The Gray Lady further
advocates explains to us dusty, cow town types, that these labs are legal and that police have no business cracking down on the hash chefs whose activities are no worse than deep-frying a turkey.
Exhibit A: Paul Mannaioni was charged with arson and manufacturing pot after the Denver cooperative where he was brewing the batch exploded. His lawyer, Robert Corry, insisted that Coloradans had called for a fundamental shift of how pot is controlled when they legalized it.
It is no longer an issue for the police and courts, he said, but for the regulators and bureaucrats who enforce the civil codes surrounding marijuana growers and dispensaries.
“That constitutional provision renders my client’s accused conduct to be legal,” Mr. Corry said in court. “The court system is not to be used for marijuana regulation anymore.”
While defending his client in court against the arson charges, Corry further argued that making butane hash oil is just like brewing beer, and that the state law for which he was prosecuted simply wasn’t valid.

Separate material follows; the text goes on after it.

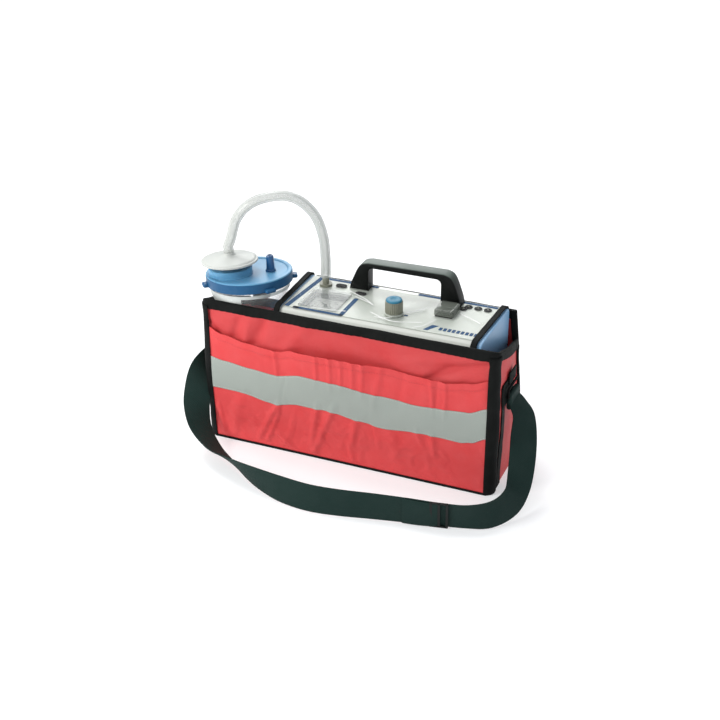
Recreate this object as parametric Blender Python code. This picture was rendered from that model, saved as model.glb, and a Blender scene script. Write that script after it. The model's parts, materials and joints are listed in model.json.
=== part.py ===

More quotes we couldn’t possibly make up:
“There are thousands of people in Colorado who are doing this,” Mr. Corry said in an interview. “I view this as the equivalent of frying turkey for Thanksgiving. Someone spills the oil, and there’s an explosion. It’s unfortunate, but it’s not a felony crime.”
Mannaioni said it was like, surreal, dude, to even be charged with such a bogus deal in Colorado, because legalization has been embraced.
Without a hint of irony, Mannaioni added: “I was blown away that they even charged us. The court system, they are having a really hard time of letting go that pot isn’t bad.”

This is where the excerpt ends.